H. Stern is a Brazilian luxury jewellery house headquartered in Rio de Janeiro, from where the handmade production of all its jewellery is controlled. The house was founded in 1945 by German-Jewish immigrant Hans Stern. H. Stern initially specialized in precious stones before moving to design focused jewelry. Its first store opened on the Rio de Janeiro docks in 1949, the point of arrival for international passengers on cruise ships. The family owned company does not disclose its sales but it has over 150 stores, located in Latin America, United States, Europe & Asia.

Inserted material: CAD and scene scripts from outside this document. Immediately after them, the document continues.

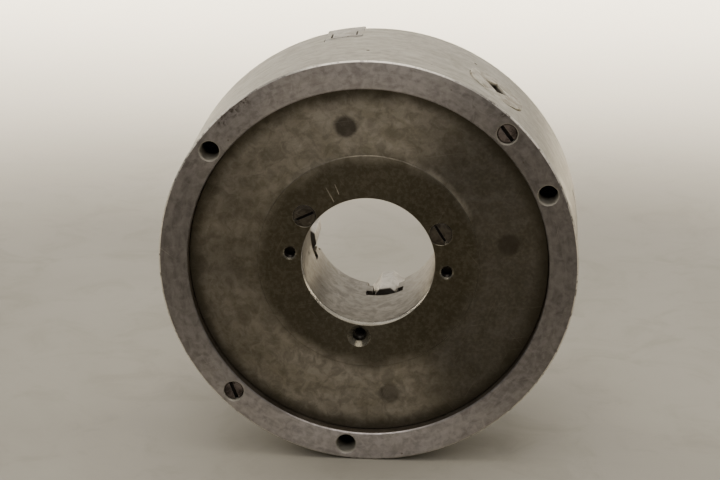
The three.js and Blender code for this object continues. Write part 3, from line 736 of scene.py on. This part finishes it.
class Shader:
    """Short names for the nodes of one material. Sizes are in metres and colours in linear light."""

    def __init__(self, name, seed=0.0):
        self.material = bpy.data.materials.new(name)
        self.material.use_nodes = True
        self.tree = self.material.node_tree
        self.surface = self.tree.nodes["Principled BSDF"]
        coordinates = self.tree.nodes.new("ShaderNodeTexCoord")
        self.place = coordinates.outputs["Object"]
        self.x, self.y, self.z = self.split(self.place)
        flat = self.vector("MULTIPLY", self.place, (1, 0, 1))
        self.radius = self.vector("LENGTH", flat, output="Value")
        self.spoke = self.vector("NORMALIZE", flat)
        self.shifted = self.vector("ADD", self.place, (seed, 0.37 * seed, -seed))

    def put(self, socket, value):
        if isinstance(value, bpy.types.NodeSocket):
            self.tree.links.new(value, socket)
        else:
            socket.default_value = value

    def node(self, kind, values, output=0, **settings):
        node = self.tree.nodes.new(kind)
        for setting, value in settings.items():
            setattr(node, setting, value)
        for socket, value in values.items():
            self.put(node.inputs[socket], value)
        return node.outputs[output]

    def split(self, vector):
        node = self.tree.nodes.new("ShaderNodeSeparateXYZ")
        self.put(node.inputs[0], vector)
        return node.outputs

    def vector(self, operation, first, second=(0, 0, 0), output="Vector"):
        return self.node("ShaderNodeVectorMath", {0: first, 1: second}, output, operation=operation)

    def math(self, operation, first, second=0.0):
        return self.node("ShaderNodeMath", {0: first, 1: second}, operation=operation)

    def total(self, *shares):
        """The sum of (amount, value) pairs."""
        result = 0.0
        for amount, value in shares:
            result = self.math("ADD", self.math("MULTIPLY", value, amount), result)
        return result

    def both(self, first, *others):
        for other in others:
            first = self.math("MULTIPLY", first, other)
        return first

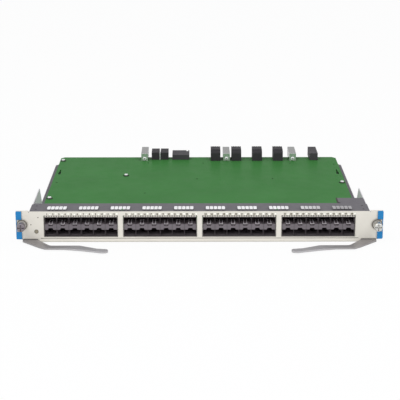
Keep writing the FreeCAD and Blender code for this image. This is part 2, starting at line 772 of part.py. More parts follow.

In the 1990s, under the direction of Hans’ eldest son Roberto Stern, currently the President and Creative Director of the company, H. Stern went through an extensive restructuring process. In the product development area, the company started to observe and interpret behavioral, style and fashion trends, and launched collections inspired by several celebrities such as musician Carlinhos Brown (1999), artist Anna Bella Geiger (2000), the stylist and cultural icon Diane von Fürstenberg (2004), architect Oscar Niemeyer and the Grupo Corpo dance company from the state of Minas in Brazil (2009). One of the latest is a collection of rings inspired by the Disney and Tim Burton film Alice in Wonderland.

Eva Longoria, Rihanna, Angelina Jolie, Cate Blanchett, Sharon Stone and Catherine Zeta-Jones have all worn H. Stern's designs.